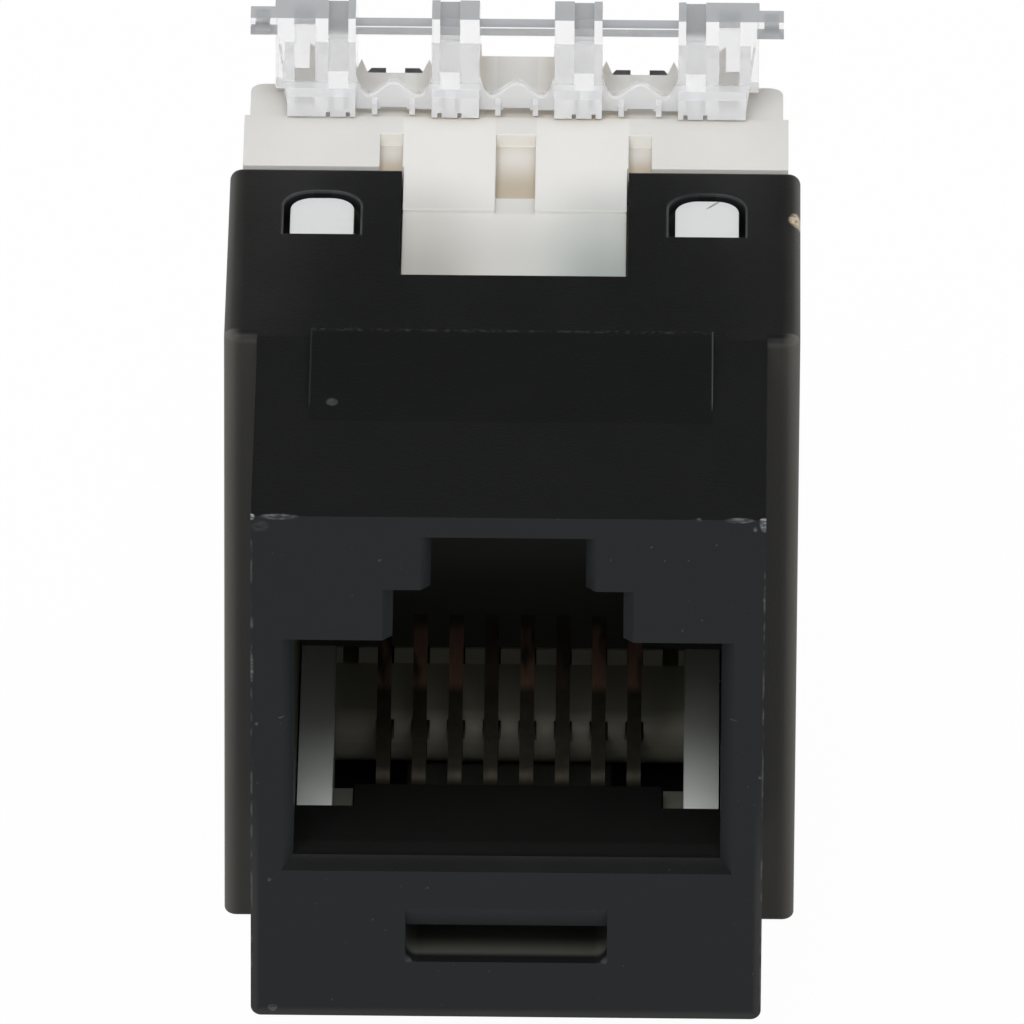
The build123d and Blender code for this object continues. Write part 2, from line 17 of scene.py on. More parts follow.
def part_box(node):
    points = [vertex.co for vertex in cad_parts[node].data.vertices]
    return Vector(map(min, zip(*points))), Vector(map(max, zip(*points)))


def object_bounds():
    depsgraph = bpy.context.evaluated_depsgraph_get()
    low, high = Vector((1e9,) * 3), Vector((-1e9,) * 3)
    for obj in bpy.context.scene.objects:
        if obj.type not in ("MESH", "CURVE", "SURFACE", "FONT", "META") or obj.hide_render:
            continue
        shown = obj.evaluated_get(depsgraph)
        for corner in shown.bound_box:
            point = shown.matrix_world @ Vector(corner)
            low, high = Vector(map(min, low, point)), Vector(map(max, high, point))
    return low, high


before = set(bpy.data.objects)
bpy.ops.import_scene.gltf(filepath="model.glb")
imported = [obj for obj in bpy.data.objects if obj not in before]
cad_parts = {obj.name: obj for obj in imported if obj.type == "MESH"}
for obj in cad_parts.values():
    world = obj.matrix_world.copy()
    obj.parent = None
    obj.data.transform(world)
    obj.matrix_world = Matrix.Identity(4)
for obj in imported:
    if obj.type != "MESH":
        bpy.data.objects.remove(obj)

bl_info = {
    "name": "Keystone Jack Finish",
    "version": (1, 0, 0),
    "blender": (4, 5, 0),
    "location": "View3D > Sidebar > Keystone",
    "description": "Plastics, metals, edge wear and studio of a keystone jack",
    "category": "Object",
}

MM = 0.001

# Corners of the whole frame and of the pieces that others are placed by
FRAME_LOW, FRAME_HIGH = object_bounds()
HOUSING_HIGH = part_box("housing")[1]
BLOCK_LOW, BLOCK_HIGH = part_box("terminal_block")
CAP_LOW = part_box("wire_cap")[0]
NOSE_TOP = BLOCK_HIGH.z
FRONT = FRAME_LOW.y

# Half widths, from the middle outwards
CHANNEL_HALF = 0.59 * MM
RECESS_HALF = 2.9 * MM
TAB_INNER = 3.25 * MM
GROOVE_OUTER = 3.96 * MM
COMB_HALF = 5.0 * MM
WEDGE_HALF = 5.64 * MM
PORT_HALF = 6.02 * MM
NOSE_HALF = 7.215 * MM
BODY_HALF = HOUSING_HIGH.x

# Depths of the shoulder, the sleeve's rear edge, the pads' front edge and the cap's front
SHOULDER = 10.25 * MM
SLEEVE = BLOCK_LOW.y - FRONT
PADS = SLEEVE + 3.8 * MM
CAP_FRONT = CAP_LOW.y - FRONT

# Drops of the port's floor, the recess below it and the nose's base
PORT_FLOOR = 11.8 * MM
RECESS_TOP = 12.6 * MM
RECESS_BASE = 14.65 * MM
NOSE_BASE = 16.0 * MM

# Windows of the tabs: middle and half width, depths and radius of the rear corners
WINDOW_PLACE = 5.5 * MM
WINDOW_HALF = 1.1 * MM
WINDOW_FRONT = SLEEVE + 2.32 * MM
WINDOW_REAR = WINDOW_FRONT + 2.5 * MM
WINDOW_ROUND = 0.85 * MM

# Over this length, or a few times it, a tone passes into the next
FADE = 0.05 * MM

# Marks on the nose's front face: place to the right and drop, reach each way, all in
# millimetres, and strength
FRONT_MARKS = (
    (-7.19, 0.03, 0.10, 0.12, 1.0),
    (-6.43, 0.03, 0.62, 0.10, 0.35),
    (-6.95, 0.33, 0.28, 0.22, 0.08),
    (6.47, 0.03, 0.48, 0.08, 0.45),
    (7.15, 0.05, 0.14, 0.36, 0.85),
    (6.91, 0.30, 0.07, 0.09, 0.35),
    (5.33, 0.02, 0.10, 0.05, 0.15),
    (-7.18, 4.95, 0.06, 0.55, 0.45),
    (-7.18, 3.45, 0.06, 0.26, 0.2),
    (-7.05, 6.75, 0.05, 0.07, 0.25),
    (-6.69, 11.85, 0.07, 0.06, 0.25),
    (-6.60, 16.05, 0.16, 0.14, 0.3),
    (7.12, 8.34, 0.06, 0.08, 0.3),
    (7.18, 2.58, 0.05, 0.08, 0.3),
    # Painted highlights at the recess's lower corners
    (-2.76, 14.42, 0.12, 0.14, 0.12),
    (2.76, 14.42, 0.12, 0.14, 0.12),
    (-6.32, 6.54, 0.16, 0.025, 0.3),
    (6.32, 6.50, 0.16, 0.025, 0.3),
)

# Single marks: place as right, depth and drop, and reach along each
SCRAPE_PLACE = (BODY_HALF, 17.2 * MM, 0.0)
SCRAPE_REACH = (0.38 * MM, 0.5 * MM, 0.55 * MM)
DOT_PLACE = (-5.04 * MM, 6.4 * MM, 0.0)
DOT_REACH = (0.2 * MM, 0.24 * MM, 1.0 * MM)
TICK_PLACE = (5.67 * MM, WINDOW_REAR - 0.42 * MM, 0.0)
TICK_REACH = (0.06 * MM, 0.3 * MM, 0.9 * MM)

# Lamps: name, place, width of the square, and the setting that gives the power
LAMPS = (
    ("key_lamp", (-0.04, -0.24, 0.42), 0.28, "key_power"),
    ("left_lamp", (-0.35, 0.02, 0.12), 0.20, "side_power"),
    ("right_lamp", (0.35, 0.02, 0.12), 0.20, "side_power"),
)

CONTACTS = sorted(
    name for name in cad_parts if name.startswith("contact_") and name[8:].isdigit()
)
FORKS = sorted(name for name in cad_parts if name.startswith("idc_"))
DULLED_CONTACTS = ("contact_4", "contact_6")


def colour_property(name, description, default):
    """Colour setting shown as a swatch in the sidebar."""
    return FloatVectorProperty(
        name=name, description=description, default=default, subtype="COLOR", size=3, min=0.0, max=1.0
    )


def length_property(name, description, default):
    """Length setting in metres."""
    return FloatProperty(
        name=name, description=description, default=default, unit="LENGTH", min=0.0, precision=6
    )


def angle_property(name, description, degrees):
    """Angle setting, given in degrees."""
    return FloatProperty(
        name=name, description=description, default=math.radians(degrees), subtype="ANGLE"
    )


def share_property(name, description, default):
    """Setting from 0 to 1."""
    return FloatProperty(name=name, description=description, default=default, min=0.0, max=1.0)


class KeystonePlastics(bpy.types.PropertyGroup):
    """Colours and gloss of the moulded pieces."""

    black: colour_property("Black", "Colour of the housing's resin", (0.0056, 0.0070, 0.0086))
    # Painted shade: the resin made darker where it faces up
    black_top_shade: colour_property("Black tops", "The same where it faces up", (0.0024, 0.0027, 0.0028))
    # Paler resin: painted light on the shoulder's front faces, and paler patches on the body's outer tops
    black_pale: colour_property("Black dust", "Dusty resin on the shoulder", (0.044, 0.043, 0.040))
    # Painted light: lighter resin inside the port, and lighter still in the recess below it
    black_inside_lit: colour_property("Black inside", "Resin inside the port", (0.056, 0.058, 0.047))
    black_roughness: share_property("Black roughness", "Fine matte moulded surface", 0.48)
    black_gloss: share_property("Black gloss", "Specular level of the housing", 0.26)
    ivory: colour_property("Ivory", "Colour of the terminal block", (0.77, 0.76, 0.735))
    # Painted shade: darker yellowish tone for creases and channels
    ivory_warm_shade: colour_property("Ivory creases", "Warm tone in creases and channels", (0.50, 0.43, 0.33))
    # Painted shade: bumps in the windows made darker and cooler
    ivory_bump_shade: colour_property("Ivory bumps", "Cooler bumps in the tabs' windows", (0.64, 0.675, 0.68))
    # Painted shade: dim tones by the tabs
    ivory_left: colour_property("Ivory left", "Dim tone by the left tab", (0.385, 0.37, 0.34))
    ivory_right: colour_property("Ivory right", "Dim tone by the right tab", (0.32, 0.352, 0.335))
    ivory_light: colour_property("Ivory light", "Lit rear walls of the channels", (0.94, 0.93, 0.90))
    ivory_roughness: share_property("Ivory roughness", "Satin moulded surface", 0.42)
    sled_rail: colour_property("Sled rails", "Rails that stand in the port's light", (0.82, 0.86, 0.83))
    # Painted shade: darker tone of the bar and comb deep in the port
    sled: colour_property("Sled bar", "Grimy bar and comb of the sled", (0.36, 0.35, 0.28))
    # Painted shade: darker ledges at the sled's front
    sled_ledge_shade: colour_property("Sled ledges", "Dark ledges at the sled's front", (0.13, 0.13, 0.11))
    clear: colour_property("Clear", "Haze in the wire cap", (0.95, 0.96, 0.98))
    # Painted shade: grey haze where it faces up; painted highlight: white haze on the posts' feet
    clear_top_shade: colour_property("Clear tops", "The same where it faces up", (0.38, 0.395, 0.41))
    clear_haze: share_property("Clear haze", "How milky the wire cap is", 0.10)
    clear_haze_top_shade: share_property("Clear haze on tops", "The same where it faces up", 0.85)
    clear_haze_foot_highlight: share_property("Clear haze on feet", "The same on the posts' feet", 0.6)
    clear_roughness: share_property("Clear roughness", "Polish of the wire cap", 0.04)
    edge: length_property("Edge", "Radius of the moulded edges", 0.05 * MM)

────

▸ **PROBLEM DETAILS**
Quote word for word the lines from the line holding "Vector(map(max, high, point))" through the line holding "in imported if"; include both of those lines and add nothing.

▸ **RESULT OF THIS TASK**
            low, high = Vector(map(min, low, point)), Vector(map(max, high, point))
    return low, high


before = set(bpy.data.objects)
bpy.ops.import_scene.gltf(filepath="model.glb")
imported = [obj for obj in bpy.data.objects if obj not in before]
cad_parts = {obj.name: obj for obj in imported if obj.type == "MESH"}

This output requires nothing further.